What you will do ->
Write out each line in which the string "return" is present.

Extracted information ->
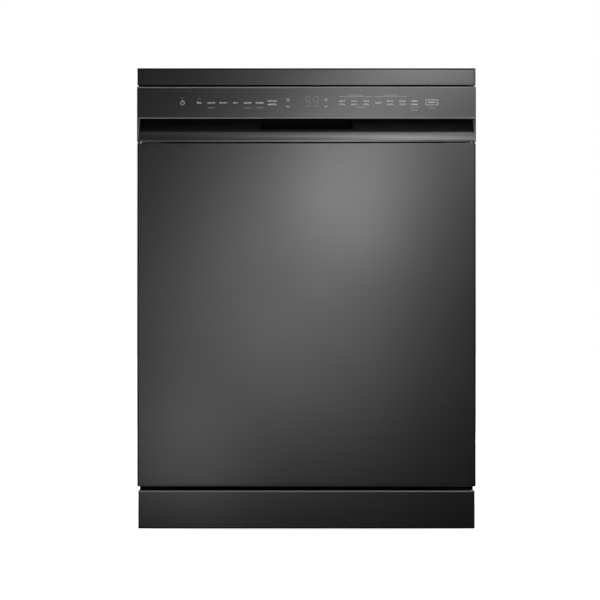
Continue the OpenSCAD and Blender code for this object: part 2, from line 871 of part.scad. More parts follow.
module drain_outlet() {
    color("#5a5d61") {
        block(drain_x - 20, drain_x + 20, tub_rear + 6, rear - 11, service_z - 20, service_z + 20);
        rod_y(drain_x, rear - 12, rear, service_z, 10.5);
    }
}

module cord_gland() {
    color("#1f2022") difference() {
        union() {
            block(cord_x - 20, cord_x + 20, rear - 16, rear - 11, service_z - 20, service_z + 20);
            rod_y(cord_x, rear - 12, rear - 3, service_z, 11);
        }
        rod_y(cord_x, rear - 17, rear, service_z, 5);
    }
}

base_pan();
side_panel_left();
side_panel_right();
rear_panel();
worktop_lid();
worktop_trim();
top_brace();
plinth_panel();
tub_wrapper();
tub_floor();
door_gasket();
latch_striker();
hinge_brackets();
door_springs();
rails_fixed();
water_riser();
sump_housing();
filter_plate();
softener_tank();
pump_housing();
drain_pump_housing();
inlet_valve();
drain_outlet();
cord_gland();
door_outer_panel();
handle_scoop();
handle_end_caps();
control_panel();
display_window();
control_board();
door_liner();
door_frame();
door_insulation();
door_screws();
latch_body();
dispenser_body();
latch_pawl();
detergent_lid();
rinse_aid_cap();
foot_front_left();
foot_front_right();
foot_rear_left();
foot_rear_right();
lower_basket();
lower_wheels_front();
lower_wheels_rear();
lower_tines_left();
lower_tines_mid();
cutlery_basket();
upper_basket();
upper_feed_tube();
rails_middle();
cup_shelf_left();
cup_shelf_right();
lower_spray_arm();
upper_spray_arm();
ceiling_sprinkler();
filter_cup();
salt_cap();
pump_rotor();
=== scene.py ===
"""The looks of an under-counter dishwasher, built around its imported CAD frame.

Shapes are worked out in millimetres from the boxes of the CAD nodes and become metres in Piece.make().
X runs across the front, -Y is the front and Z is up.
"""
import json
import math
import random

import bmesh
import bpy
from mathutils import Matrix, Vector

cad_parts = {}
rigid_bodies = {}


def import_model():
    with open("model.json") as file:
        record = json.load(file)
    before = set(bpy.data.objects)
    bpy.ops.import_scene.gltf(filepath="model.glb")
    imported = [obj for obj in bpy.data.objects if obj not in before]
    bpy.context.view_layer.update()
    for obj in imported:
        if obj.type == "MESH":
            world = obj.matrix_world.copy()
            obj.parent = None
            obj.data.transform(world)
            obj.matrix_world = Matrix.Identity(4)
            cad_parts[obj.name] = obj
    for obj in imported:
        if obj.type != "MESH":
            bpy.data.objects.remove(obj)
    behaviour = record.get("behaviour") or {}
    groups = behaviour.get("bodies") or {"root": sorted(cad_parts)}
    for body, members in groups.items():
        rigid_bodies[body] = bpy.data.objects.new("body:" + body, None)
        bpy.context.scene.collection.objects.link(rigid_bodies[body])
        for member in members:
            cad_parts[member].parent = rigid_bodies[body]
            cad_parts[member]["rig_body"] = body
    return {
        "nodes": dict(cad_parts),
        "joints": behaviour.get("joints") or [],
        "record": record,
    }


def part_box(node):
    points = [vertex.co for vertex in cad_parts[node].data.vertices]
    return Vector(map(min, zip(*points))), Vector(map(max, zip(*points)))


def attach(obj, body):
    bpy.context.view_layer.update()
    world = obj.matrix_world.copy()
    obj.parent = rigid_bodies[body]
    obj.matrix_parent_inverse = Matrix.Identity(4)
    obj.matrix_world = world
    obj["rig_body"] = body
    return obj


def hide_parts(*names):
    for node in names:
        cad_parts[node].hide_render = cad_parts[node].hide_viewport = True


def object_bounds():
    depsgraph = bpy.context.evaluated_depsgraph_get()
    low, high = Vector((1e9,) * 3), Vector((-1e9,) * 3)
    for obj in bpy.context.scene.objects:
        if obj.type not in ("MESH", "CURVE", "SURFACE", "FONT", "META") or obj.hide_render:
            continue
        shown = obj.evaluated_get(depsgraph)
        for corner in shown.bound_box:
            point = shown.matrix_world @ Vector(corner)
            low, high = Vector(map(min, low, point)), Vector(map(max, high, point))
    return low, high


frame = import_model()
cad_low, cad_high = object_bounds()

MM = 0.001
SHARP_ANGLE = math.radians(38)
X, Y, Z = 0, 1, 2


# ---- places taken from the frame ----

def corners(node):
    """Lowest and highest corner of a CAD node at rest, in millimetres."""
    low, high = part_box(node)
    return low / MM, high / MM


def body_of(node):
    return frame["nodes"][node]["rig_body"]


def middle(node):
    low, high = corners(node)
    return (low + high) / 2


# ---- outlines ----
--
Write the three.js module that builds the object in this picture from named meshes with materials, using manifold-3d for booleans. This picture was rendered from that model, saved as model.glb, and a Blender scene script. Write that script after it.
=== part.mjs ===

Worked answer ->
    return {
    return Vector(map(min, zip(*points))), Vector(map(max, zip(*points)))
    return obj
    return low, high
    return low / MM, high / MM
    return frame["nodes"][node]["rig_body"]
    return (low + high) / 2